The trader said previous actions by Moody’s, like placing pre-refunded munis on notice for possible downgrade, was anticipated; but seeing the best local credits on similar review is chilling.

“If you’re a trader and you’re long a block of Dallas GOs, you must figure your bonds are now worth last than they were,” he said. “It creates so many problems in a market that’s already thinly traded.”

He assumes that lower-rated credits not in the report are all worth less now too. “The city of Fort Worth, for example, it will be worth less – the whole thing will be worth less.”

The Dow Jones Industrial Average has recovered somewhat from earlier lows yet remains in the red for a sixth consecutive day.
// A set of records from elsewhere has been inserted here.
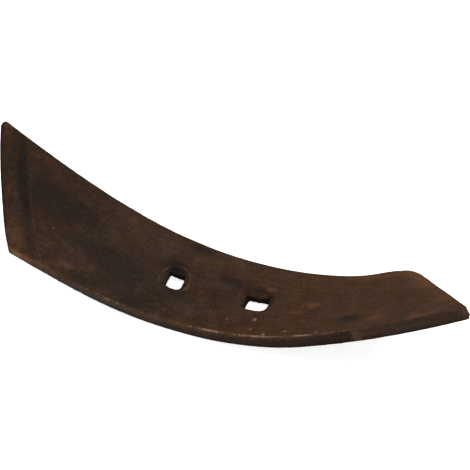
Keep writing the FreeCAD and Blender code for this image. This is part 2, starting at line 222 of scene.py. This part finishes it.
def end_spread(along, side, from_end):
    """How far an end's edge was spread square to itself, which is less than nothing at the left."""
    if along < 0:
        spread = -LEFT_SPREAD * (LEFT_LEAST + bell(side, LEFT_CROWN, LEFT_CROWN_REACH))
    else:
        arch = max(0.0, 1 - ((side - RIGHT_CROWN) / (1 + RIGHT_CROWN)) ** 2)
        corner = CORNER_SPREAD * bell(side, CORNER_SIDE, CORNER_SIDE_REACH)
        spread = RIGHT_SPREAD * (arch + corner)
    return spread * max(0.0, 1 - max(from_end, 0.0) / SPREAD_REACH) ** SPREAD_FADE


# The far edge was spread too, a little before its right corner, and the corner came out rounder. A
# higher fade keeps a change nearer the edge.
FAR_SPREAD, FAR_SPREAD_PLACE, FAR_SPREAD_REACH = 0.0018, 0.131, 0.015
CORNER_DROP, CORNER_PLACE, CORNER_REACH = 0.0042, 0.163, 0.010
FAR_SPREAD_FADE, CORNER_FADE = 4, 10


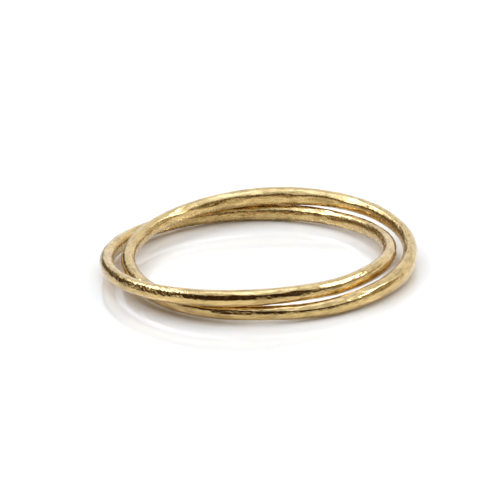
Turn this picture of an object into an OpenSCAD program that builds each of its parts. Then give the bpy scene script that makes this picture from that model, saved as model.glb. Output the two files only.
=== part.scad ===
// Two thin hammered wire bands, each one passing through the other, lying flat as a pair.
// The left band is low at the back and its front lies over the right band.
// The right band is low at the front and its back lies over the left band.

/* [Finger] */
// Inner diameter of each band, as read on a sizing stick
finger_d = 17.3; // [14:0.1:22]

/* [Wire] */
// Thickness of the left band's wire, from the finger outwards
wire_t = 0.89; // [0.8:0.01:1]
// Width of the left band's wire, along the finger
wire_w = 1; // [0.9:0.01:1.2]
// Size of the right band's wire as a share of the left one's
right_share = 1.04; // [0.9:0.01:1.1]
// Squareness of the wire's section, where 2 is an oval
squareness = 2.25; // [2:0.05:3]

/* [Lie of the pair] */
// Sideways step between the centres of the two bands
side_step = 1.42; // [1.3:0.01:1.8]
// Clear gap between the wires where one lies over the other
cross_gap = 0.11; // [0.08:0.01:0.3]

/* [Hammering] */
// Depth of the dents that the hammer left
dent = 0.022; // [0:0.001:0.03]
// Hammer blows round one band
blows = 31; // [20:1:40]

/* [Left band, by hand] */
// Ovalness of the left ring
left_oval = 0.03; // [0:0.005:0.06]
// Direction in which the left ring is long
left_oval_dir = 2; // [-90:1:90]
// Three-sided flatness of the left ring
left_lobe = 0.02; // [0:0.005:0.09]
// Direction of one lobe of the left ring
left_lobe_dir = -10; // [-60:1:60]
// Warp of the left ring out of its plane
left_warp = 0.035; // [0:0.005:0.05]
// Direction in which the left ring warps upwards
left_warp_dir = -87; // [-90:1:90]
// Share by which the left wire swells and thins
left_swell = 0.03; // [0:0.005:0.06]
// Number of thick places in the left wire
left_swells = 4; // [1:1:6]
// Direction of one thick place in the left wire
left_swell_dir = -13; // [-90:1:90]

/* [Right band, by hand] */
// Ovalness of the right ring
right_oval = 0.02; // [0:0.005:0.06]
// Direction in which the right ring is long
right_oval_dir = 87; // [-90:1:90]
// Three-sided flatness of the right ring
right_lobe = 0.05; // [0:0.005:0.09]
// Direction of one lobe of the right ring
right_lobe_dir = -53; // [-60:1:60]
// Warp of the right ring out of its plane
right_warp = 0.045; // [0:0.005:0.05]
// Direction in which the right ring warps upwards
right_warp_dir = 64; // [-90:1:90]
// Share by which the right wire swells and thins
right_swell = 0.08; // [0:0.005:0.1]
// Number of thick places in the right wire
right_swells = 3; // [1:1:6]
// Direction of one thick place in the right wire
right_swell_dir = -34; // [-90:1:90]

/* [Hidden] */
stations = 144;
section_pts = 18;
gold = [0.83, 0.7, 0.42];

// Thickness and width of each wire
left_wire = [wire_t, wire_w];
right_wire = right_share*left_wire;
// Centre line of a band, and how far in front of and behind the middle the two bands cross
function band_r(wire) = finger_d/2 + wire[0]/2;
cross_r = (band_r(left_wire) + band_r(right_wire))/2;
cross_y = sqrt(cross_r*cross_r - side_step*side_step/4);
// Each band leans by half of what lifts one wire over the other
lean = asin(((left_wire[1] + right_wire[1])/2 + cross_gap) / (2*cross_y));

// Distance of the wire's centre from the ring's middle, in the direction a
function ring_r(a, wire, oval, lobe) =
    band_r(wire) + oval[0]*cos(2*(a - oval[1])) + lobe[0]*cos(3*(a - lobe[1]));
// Height of the wire's centre over the ring's plane
function ring_z(a, warp) = warp[0]*cos(2*(a - warp[1]));
// Size of the wire along its length, as a share of its plain size
function wire_size(a, swell) = 1 + swell[0]*cos(swell[1]*(a - swell[2]));
// Height of the hammered skin over the plain section, a along the wire and b round it
function dents(a, b, turn) =
    dent*(0.6*sin(blows*a + 2*b + turn)*cos(b - 4*a) + 0.4*sin((blows - 12)*a - 3*b)*cos(2*b + 5*a + turn));
// Reach of the plain section in the direction b, for half sizes of 1
function corner(b) = pow(pow(abs(cos(b)), squareness) + pow(abs(sin(b)), squareness), -1/squareness);

// One point of a band's skin in the band's own frame
function skin(a, b, wire, oval, lobe, warp, swell, turn) =
    let (size = wire_size(a, swell), skin_up = dents(a, b, turn), reach = corner(b)*size,
         out = (wire[0]/2*reach + skin_up)*cos(b), up = (wire[1]/2*reach + skin_up)*sin(b),
         r = ring_r(a, wire, oval, lobe) + out)
    [r*cos(a), r*sin(a), ring_z(a, warp) + up];
function leaned(p, angle) = [p.x, p.y*cos(angle) - p.z*sin(angle), p.y*sin(angle) + p.z*cos(angle)];
// All points of a band, station by station, leaned about X and stepped sideways
function band_points(wire, oval, lobe, warp, swell, turn, angle, step) =
    [for (i = [0:stations - 1], j = [0:section_pts - 1])
        leaned(skin(i*360/stations, j*360/section_pts, wire, oval, lobe, warp, swell, turn), angle)
        + [step, 0, 0]];

left_points = band_points(left_wire, [left_oval, left_oval_dir], [left_lobe, left_lobe_dir],
                          [left_warp, left_warp_dir], [left_swell, left_swells, left_swell_dir],
                          40, -lean, -side_step/2);
right_points = band_points(right_wire, [right_oval, right_oval_dir], [right_lobe, right_lobe_dir],
                           [right_warp, right_warp_dir], [right_swell, right_swells, right_swell_dir],
                           200, lean, side_step/2);

// Both bands are lowered until each one just rests, and the pair is centred over the origin
function low(points, axis) = min([for (p = points) p[axis]]);
function high(points, axis) = max([for (p = points) p[axis]]);
function middle(axis) = (min(low(left_points, axis), low(right_points, axis))
                       + max(high(left_points, axis), high(right_points, axis)))/2;

function at(i, j) = (i % stations)*section_pts + j % section_pts;
band_faces = [for (i = [0:stations - 1], j = [0:section_pts - 1], half = [0:1])
    half == 0 ? [at(i, j), at(i, j + 1), at(i + 1, j + 1)] : [at(i, j), at(i + 1, j + 1), at(i + 1, j)]];

module band(points) {
    color(gold) translate([-middle(0), -middle(1), -low(points, 2)])
        polyhedron(points = points, faces = band_faces, convexity = 6);
}
module left_band() { band(left_points); }
module right_band() { band(right_points); }

left_band();
right_band();
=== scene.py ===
import math
import random

import bmesh
import bpy
import numpy as np
from mathutils import Matrix, Vector


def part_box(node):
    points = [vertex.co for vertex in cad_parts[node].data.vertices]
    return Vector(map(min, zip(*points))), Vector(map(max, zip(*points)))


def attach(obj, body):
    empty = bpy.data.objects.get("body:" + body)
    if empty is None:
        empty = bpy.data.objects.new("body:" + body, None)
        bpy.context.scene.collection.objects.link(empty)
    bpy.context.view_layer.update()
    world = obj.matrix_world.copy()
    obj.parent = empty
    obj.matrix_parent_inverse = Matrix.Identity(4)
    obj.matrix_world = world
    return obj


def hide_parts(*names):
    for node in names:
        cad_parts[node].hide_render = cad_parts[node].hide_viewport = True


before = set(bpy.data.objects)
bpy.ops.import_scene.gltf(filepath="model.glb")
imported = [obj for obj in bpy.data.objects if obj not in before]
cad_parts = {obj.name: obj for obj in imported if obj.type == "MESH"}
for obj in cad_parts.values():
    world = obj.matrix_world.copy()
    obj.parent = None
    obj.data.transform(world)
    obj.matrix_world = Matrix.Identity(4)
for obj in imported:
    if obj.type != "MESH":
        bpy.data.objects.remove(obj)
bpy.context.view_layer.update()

# The view: a long lens looks down at the pair as it lies on the table, from the front.
# The picture is tipped a little to one side, as it was taken by hand.
look_down = math.radians(21.15)
tip = math.radians(-2.53)
camera_distance = 0.22484
sensor_width = 36
focal_length = 250.67
aim = Vector((-0.000536, 0.000441, 0.00114))

camera = bpy.data.objects.new("camera", bpy.data.cameras.new("camera"))
camera.data.sensor_width = sensor_width
camera.data.lens = focal_length
camera.data.clip_start = 0.01
camera.data.clip_end = 20
sight = Vector((0, math.cos(look_down), -math.sin(look_down)))
camera.location = aim - sight * camera_distance
camera.rotation_mode = "QUATERNION"
camera.rotation_quaternion = sight.to_track_quat("-Z", "Y") @ Matrix.Rotation(tip, 4, "Z").to_quaternion()
bpy.context.scene.collection.objects.link(camera)
bpy.context.scene.camera = camera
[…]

At 1:30 it was off 60 points, or 0.49%.

The culprit was fresh weak economic data showing second-quarter GDP growth rose just 1.3% on an annualized basis, while revisions slashed first-quarter growth to just 0.4% from a previous estimate of 1.9%.

“In Q2, personal consumption hardly rose (0.1%), and the weakness was not solely in the auto space where a shortage of cars delayed demand,” said Sal Guatieri at BMO Capital Markets, who noted spending on non-durables was virtually flat and demand for services remained soft at 0.8%.

“Despite some rebound in federal defense spending, deep cutbacks at the state and local levels spurred a 1.1% drop in government spending, the third decline in a row and a taste of what’s ahead,” he added.

The Chicago Business Barometer, a measure of services and manufacturing in the Midwest, missed forecasts too as it declined to 58.8 in July from 61.1 in June.